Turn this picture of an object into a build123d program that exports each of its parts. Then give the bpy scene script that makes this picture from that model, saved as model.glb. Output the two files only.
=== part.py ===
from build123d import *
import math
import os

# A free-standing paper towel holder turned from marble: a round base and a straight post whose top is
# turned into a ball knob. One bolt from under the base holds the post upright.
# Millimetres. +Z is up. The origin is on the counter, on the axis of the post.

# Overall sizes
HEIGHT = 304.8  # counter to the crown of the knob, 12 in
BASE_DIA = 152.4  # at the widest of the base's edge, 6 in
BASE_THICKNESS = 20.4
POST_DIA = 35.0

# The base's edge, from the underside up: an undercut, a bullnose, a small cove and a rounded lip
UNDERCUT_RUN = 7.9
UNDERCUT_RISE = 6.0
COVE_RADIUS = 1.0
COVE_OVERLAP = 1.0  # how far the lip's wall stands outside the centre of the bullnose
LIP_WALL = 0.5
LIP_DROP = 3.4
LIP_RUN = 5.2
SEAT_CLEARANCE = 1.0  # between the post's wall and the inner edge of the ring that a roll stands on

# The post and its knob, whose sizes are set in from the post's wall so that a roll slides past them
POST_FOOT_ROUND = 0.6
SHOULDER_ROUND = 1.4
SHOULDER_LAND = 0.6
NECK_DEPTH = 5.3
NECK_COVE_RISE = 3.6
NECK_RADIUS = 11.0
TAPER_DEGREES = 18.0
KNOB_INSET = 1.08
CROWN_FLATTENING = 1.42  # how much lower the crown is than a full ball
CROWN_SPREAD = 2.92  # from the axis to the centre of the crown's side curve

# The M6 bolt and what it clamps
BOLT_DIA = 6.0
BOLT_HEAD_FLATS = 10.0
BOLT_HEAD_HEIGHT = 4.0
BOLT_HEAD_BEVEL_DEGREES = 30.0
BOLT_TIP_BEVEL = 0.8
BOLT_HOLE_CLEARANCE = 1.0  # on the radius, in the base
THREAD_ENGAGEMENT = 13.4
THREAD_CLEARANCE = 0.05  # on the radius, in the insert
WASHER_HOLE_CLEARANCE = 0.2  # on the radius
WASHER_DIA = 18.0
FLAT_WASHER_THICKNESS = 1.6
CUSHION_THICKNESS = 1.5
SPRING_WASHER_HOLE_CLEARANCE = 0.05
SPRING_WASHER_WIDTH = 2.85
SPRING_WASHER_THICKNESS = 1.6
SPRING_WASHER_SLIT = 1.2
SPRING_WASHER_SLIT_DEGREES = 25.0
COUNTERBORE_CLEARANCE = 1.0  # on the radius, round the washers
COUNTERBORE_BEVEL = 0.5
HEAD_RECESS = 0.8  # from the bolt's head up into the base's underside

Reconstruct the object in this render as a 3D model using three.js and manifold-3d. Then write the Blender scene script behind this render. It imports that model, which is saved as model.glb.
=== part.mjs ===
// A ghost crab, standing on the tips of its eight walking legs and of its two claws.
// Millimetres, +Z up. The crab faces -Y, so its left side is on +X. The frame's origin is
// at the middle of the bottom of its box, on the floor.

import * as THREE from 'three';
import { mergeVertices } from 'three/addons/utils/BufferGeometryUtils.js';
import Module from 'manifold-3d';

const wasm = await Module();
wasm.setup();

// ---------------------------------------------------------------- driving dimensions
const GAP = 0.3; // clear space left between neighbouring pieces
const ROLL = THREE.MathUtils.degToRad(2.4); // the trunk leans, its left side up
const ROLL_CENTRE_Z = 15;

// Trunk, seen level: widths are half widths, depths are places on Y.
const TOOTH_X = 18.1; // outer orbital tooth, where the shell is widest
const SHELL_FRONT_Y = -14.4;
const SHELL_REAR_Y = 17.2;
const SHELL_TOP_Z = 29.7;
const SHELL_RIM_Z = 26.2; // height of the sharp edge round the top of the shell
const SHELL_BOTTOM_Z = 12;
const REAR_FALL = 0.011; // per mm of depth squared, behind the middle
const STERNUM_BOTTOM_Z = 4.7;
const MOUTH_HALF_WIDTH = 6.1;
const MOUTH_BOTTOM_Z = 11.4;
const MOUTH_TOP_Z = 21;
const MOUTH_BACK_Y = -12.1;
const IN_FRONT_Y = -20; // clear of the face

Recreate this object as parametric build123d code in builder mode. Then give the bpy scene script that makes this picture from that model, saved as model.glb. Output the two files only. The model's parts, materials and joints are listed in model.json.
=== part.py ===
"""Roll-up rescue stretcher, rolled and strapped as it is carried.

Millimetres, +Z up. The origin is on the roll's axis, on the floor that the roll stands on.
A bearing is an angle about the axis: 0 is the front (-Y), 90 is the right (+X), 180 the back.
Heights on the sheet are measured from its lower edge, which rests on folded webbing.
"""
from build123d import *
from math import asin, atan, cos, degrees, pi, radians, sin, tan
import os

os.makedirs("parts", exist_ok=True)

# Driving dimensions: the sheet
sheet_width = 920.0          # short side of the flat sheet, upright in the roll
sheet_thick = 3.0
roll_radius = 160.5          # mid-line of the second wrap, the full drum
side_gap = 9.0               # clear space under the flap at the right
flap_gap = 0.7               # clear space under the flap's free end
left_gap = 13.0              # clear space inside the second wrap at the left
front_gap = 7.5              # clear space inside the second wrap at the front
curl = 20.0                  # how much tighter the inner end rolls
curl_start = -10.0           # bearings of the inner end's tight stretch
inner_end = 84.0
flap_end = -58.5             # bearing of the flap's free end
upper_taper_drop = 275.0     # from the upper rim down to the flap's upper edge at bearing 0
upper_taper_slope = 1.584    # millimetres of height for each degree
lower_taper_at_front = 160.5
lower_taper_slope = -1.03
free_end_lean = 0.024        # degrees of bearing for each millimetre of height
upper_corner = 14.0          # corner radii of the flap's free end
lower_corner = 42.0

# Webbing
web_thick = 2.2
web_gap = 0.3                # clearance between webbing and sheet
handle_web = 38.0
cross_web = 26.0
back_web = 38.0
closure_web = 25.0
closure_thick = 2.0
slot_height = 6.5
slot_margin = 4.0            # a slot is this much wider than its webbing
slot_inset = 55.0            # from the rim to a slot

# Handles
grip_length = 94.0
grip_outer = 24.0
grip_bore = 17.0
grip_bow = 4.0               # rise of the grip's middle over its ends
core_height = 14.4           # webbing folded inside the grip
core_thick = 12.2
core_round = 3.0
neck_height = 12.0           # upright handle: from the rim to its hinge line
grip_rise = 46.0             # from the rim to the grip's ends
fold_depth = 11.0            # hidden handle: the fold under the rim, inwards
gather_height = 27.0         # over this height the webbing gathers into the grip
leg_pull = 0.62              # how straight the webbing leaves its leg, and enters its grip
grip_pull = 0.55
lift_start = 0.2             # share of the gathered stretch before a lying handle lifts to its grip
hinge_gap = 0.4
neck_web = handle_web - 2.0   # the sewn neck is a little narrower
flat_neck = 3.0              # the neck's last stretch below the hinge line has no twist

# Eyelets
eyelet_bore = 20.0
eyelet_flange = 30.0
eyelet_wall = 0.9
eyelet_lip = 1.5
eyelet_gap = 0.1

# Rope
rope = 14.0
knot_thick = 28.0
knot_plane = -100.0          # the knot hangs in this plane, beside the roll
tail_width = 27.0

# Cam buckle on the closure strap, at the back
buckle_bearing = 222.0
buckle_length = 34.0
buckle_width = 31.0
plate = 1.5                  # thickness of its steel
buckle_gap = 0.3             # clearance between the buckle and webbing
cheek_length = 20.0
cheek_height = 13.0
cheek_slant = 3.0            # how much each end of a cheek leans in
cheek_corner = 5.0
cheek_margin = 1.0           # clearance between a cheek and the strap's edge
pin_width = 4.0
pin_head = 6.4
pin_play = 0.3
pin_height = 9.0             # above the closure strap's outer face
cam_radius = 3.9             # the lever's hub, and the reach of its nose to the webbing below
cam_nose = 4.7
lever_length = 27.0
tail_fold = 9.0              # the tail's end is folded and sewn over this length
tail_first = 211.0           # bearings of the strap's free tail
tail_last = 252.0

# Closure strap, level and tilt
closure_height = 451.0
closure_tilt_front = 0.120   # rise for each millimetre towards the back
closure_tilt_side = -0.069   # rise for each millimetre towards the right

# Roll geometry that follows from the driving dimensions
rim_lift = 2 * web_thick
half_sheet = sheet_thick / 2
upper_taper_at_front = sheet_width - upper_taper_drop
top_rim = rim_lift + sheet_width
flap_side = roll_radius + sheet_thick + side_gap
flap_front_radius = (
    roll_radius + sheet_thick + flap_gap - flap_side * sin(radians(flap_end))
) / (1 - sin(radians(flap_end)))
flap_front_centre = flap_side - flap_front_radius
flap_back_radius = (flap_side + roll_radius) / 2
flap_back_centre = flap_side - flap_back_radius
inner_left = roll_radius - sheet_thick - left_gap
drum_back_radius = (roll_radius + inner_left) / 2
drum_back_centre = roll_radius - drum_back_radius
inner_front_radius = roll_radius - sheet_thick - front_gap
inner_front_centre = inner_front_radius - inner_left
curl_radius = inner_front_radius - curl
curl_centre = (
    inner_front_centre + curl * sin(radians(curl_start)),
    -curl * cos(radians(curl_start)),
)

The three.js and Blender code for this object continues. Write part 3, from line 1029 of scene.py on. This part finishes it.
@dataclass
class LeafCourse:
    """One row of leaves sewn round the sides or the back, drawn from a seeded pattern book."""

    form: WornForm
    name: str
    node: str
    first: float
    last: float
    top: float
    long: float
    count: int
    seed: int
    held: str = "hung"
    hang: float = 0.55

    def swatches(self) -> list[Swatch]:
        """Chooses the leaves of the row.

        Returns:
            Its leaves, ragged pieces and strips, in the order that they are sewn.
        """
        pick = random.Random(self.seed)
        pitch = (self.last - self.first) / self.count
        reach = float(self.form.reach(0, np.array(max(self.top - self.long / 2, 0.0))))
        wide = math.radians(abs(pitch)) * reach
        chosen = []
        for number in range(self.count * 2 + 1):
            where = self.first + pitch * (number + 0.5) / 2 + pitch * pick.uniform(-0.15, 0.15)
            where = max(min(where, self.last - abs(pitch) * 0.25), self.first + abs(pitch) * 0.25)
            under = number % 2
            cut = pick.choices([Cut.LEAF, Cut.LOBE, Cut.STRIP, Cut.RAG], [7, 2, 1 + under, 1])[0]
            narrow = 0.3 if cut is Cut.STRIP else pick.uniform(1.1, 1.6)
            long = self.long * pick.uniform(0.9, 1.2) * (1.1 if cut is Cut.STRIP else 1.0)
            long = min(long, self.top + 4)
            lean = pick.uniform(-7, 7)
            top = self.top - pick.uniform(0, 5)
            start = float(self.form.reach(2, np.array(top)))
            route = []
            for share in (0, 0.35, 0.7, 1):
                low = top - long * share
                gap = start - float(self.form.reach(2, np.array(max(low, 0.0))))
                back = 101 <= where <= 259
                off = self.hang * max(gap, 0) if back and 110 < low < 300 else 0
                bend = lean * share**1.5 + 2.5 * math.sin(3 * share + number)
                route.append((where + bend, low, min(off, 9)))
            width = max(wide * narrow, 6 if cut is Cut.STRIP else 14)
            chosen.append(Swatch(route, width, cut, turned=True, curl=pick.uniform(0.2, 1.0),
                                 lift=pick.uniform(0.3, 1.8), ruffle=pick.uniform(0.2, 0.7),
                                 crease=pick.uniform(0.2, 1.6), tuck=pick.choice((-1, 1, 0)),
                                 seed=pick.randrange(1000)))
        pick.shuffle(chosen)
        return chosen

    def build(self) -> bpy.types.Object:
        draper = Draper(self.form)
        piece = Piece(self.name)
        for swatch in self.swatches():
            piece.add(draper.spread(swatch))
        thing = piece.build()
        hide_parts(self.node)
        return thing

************

▶ **What you have to do**: Check each line above for the string "into", then copy the ones that have it.

▶ **Solution**:
Turn this picture of an object into a build123d program that exports each of its parts. Then give the bpy scene script that makes this picture from that model, saved as model.glb. Output the two files only.
# turned into a ball knob. One bolt from under the base holds the post upright.
HEAD_RECESS = 0.8  # from the bolt's head up into the base's underside
gather_height = 27.0         # over this height the webbing gathers into the grip